***** DATASET CONTENT
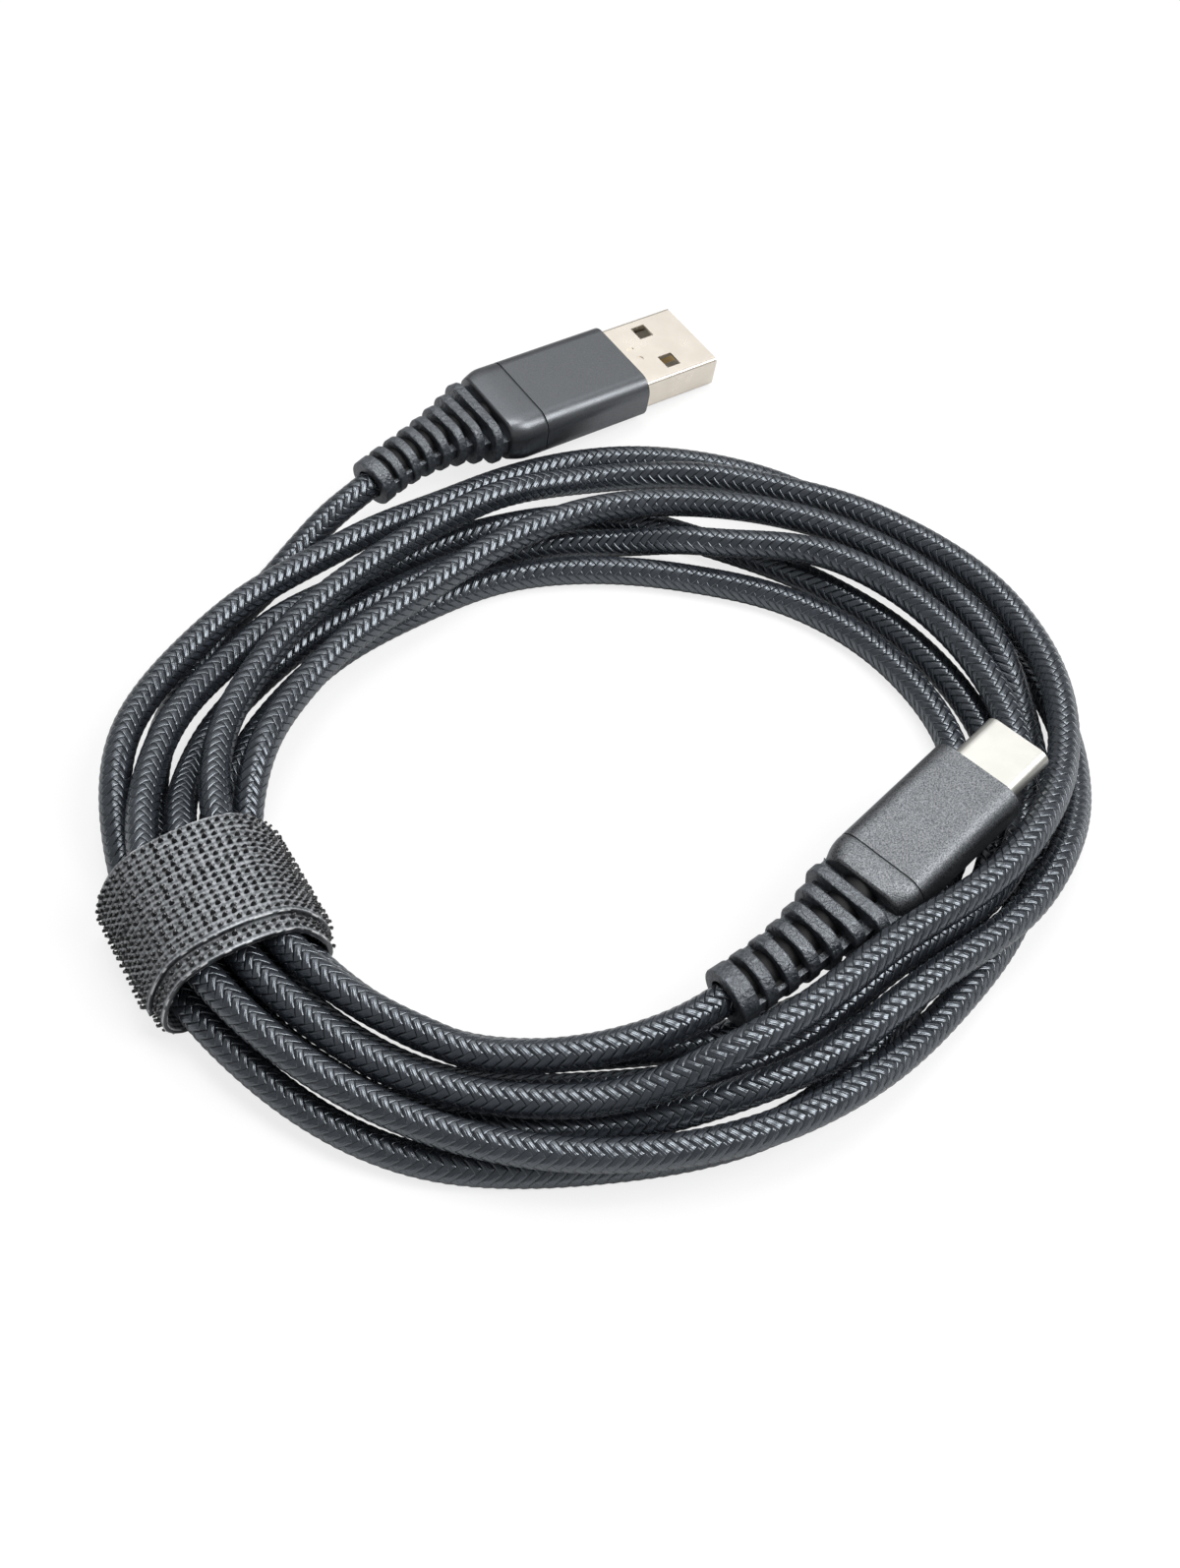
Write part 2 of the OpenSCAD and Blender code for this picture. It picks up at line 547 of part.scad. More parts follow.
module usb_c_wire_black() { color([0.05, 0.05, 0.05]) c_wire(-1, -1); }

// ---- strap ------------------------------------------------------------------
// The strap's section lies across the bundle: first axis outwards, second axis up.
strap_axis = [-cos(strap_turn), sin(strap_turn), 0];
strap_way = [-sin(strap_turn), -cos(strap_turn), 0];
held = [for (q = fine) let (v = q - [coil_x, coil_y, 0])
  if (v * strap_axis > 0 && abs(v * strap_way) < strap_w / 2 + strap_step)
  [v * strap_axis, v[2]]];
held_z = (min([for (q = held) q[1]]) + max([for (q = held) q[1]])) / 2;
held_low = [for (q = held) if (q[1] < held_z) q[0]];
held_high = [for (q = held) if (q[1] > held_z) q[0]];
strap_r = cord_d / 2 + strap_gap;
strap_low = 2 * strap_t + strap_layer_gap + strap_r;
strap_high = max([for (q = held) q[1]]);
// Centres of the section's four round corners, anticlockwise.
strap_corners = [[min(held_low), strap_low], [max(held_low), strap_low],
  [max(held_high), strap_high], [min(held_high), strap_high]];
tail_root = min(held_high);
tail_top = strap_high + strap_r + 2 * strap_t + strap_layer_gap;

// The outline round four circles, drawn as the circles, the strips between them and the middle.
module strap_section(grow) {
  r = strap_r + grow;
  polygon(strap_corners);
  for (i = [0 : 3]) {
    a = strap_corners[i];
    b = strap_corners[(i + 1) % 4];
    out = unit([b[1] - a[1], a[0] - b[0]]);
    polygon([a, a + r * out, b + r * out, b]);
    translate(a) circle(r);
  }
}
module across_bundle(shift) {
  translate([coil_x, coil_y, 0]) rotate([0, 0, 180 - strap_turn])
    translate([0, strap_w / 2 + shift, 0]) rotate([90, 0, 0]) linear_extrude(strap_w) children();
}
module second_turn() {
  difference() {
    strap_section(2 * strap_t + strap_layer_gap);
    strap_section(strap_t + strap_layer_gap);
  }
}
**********
SET PROBLEM –
Recopy the whole listing exactly.

TASK RESPONSE –
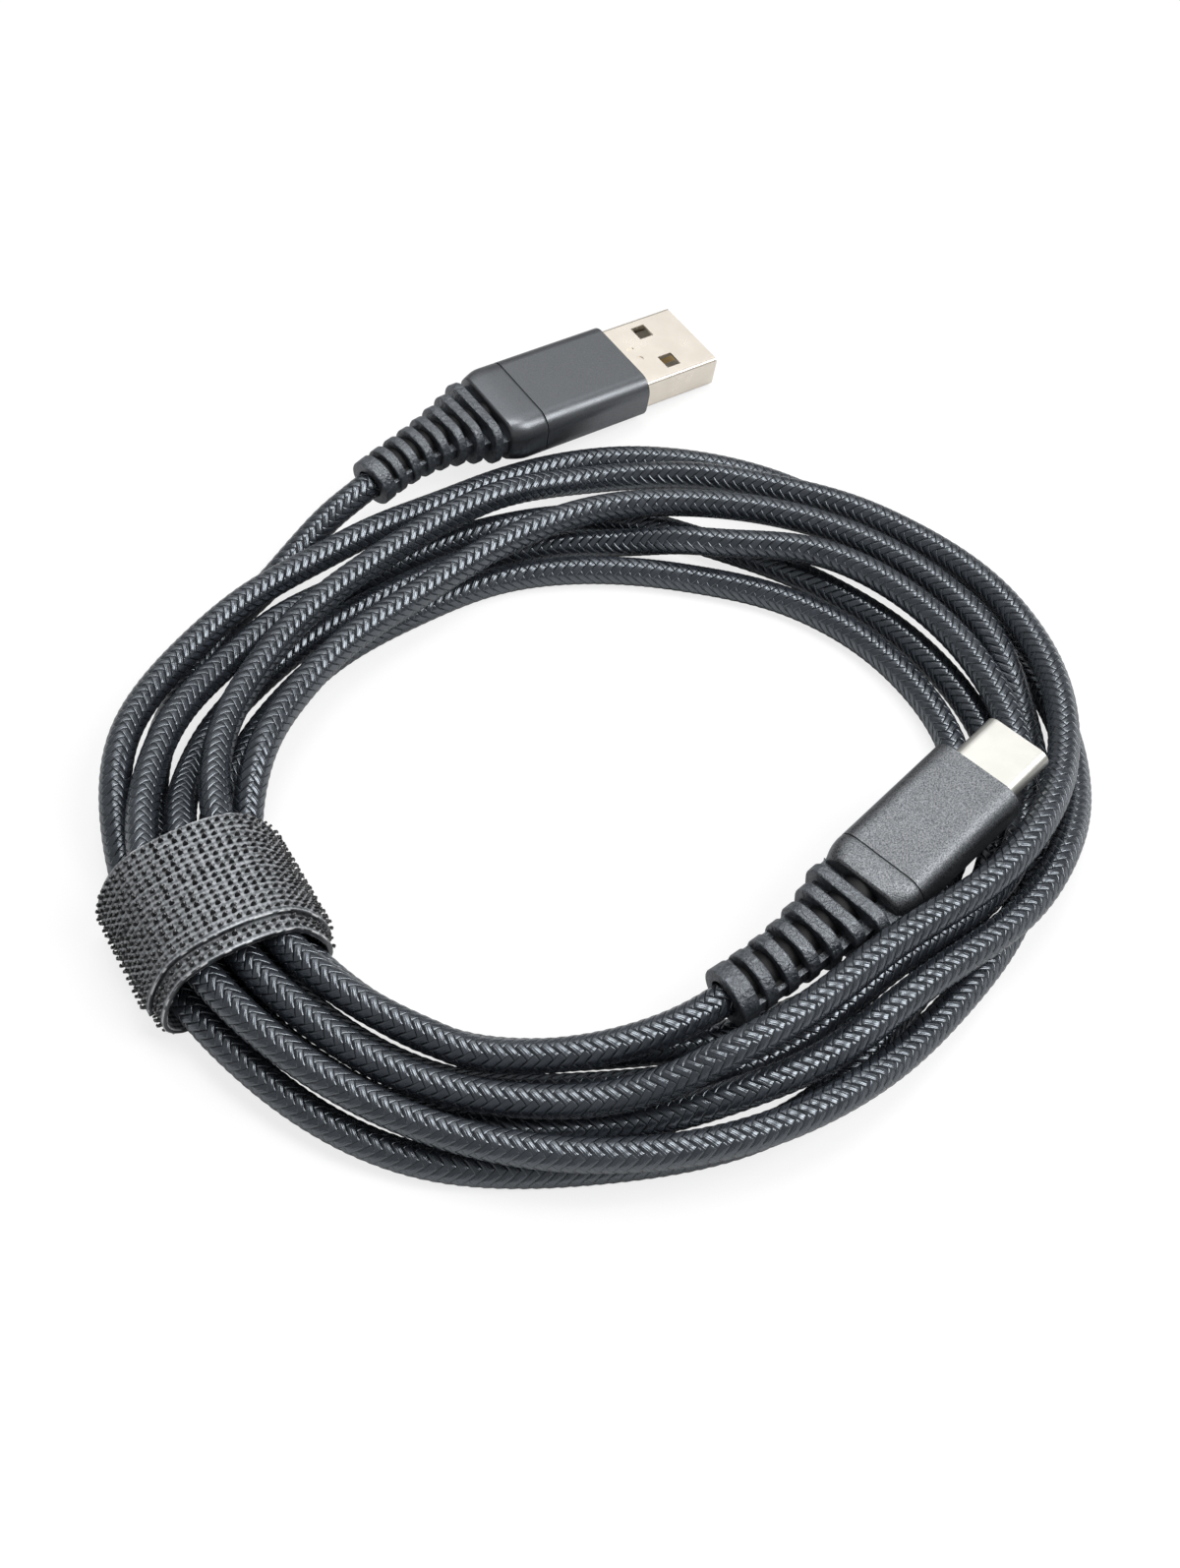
Write part 2 of the OpenSCAD and Blender code for this picture. It picks up at line 547 of part.scad. More parts follow.
module usb_c_wire_black() { color([0.05, 0.05, 0.05]) c_wire(-1, -1); }

// ---- strap ------------------------------------------------------------------
// The strap's section lies across the bundle: first axis outwards, second axis up.
strap_axis = [-cos(strap_turn), sin(strap_turn), 0];
strap_way = [-sin(strap_turn), -cos(strap_turn), 0];
held = [for (q = fine) let (v = q - [coil_x, coil_y, 0])
  if (v * strap_axis > 0 && abs(v * strap_way) < strap_w / 2 + strap_step)
  [v * strap_axis, v[2]]];
held_z = (min([for (q = held) q[1]]) + max([for (q = held) q[1]])) / 2;
held_low = [for (q = held) if (q[1] < held_z) q[0]];
held_high = [for (q = held) if (q[1] > held_z) q[0]];
strap_r = cord_d / 2 + strap_gap;
strap_low = 2 * strap_t + strap_layer_gap + strap_r;
strap_high = max([for (q = held) q[1]]);
// Centres of the section's four round corners, anticlockwise.
strap_corners = [[min(held_low), strap_low], [max(held_low), strap_low],
  [max(held_high), strap_high], [min(held_high), strap_high]];
tail_root = min(held_high);
tail_top = strap_high + strap_r + 2 * strap_t + strap_layer_gap;

// The outline round four circles, drawn as the circles, the strips between them and the middle.
module strap_section(grow) {
  r = strap_r + grow;
  polygon(strap_corners);
  for (i = [0 : 3]) {
    a = strap_corners[i];
    b = strap_corners[(i + 1) % 4];
    out = unit([b[1] - a[1], a[0] - b[0]]);
    polygon([a, a + r * out, b + r * out, b]);
    translate(a) circle(r);
  }
}
module across_bundle(shift) {
  translate([coil_x, coil_y, 0]) rotate([0, 0, 180 - strap_turn])
    translate([0, strap_w / 2 + shift, 0]) rotate([90, 0, 0]) linear_extrude(strap_w) children();
}
module second_turn() {
  difference() {
    strap_section(2 * strap_t + strap_layer_gap);
    strap_section(strap_t + strap_layer_gap);
  }
}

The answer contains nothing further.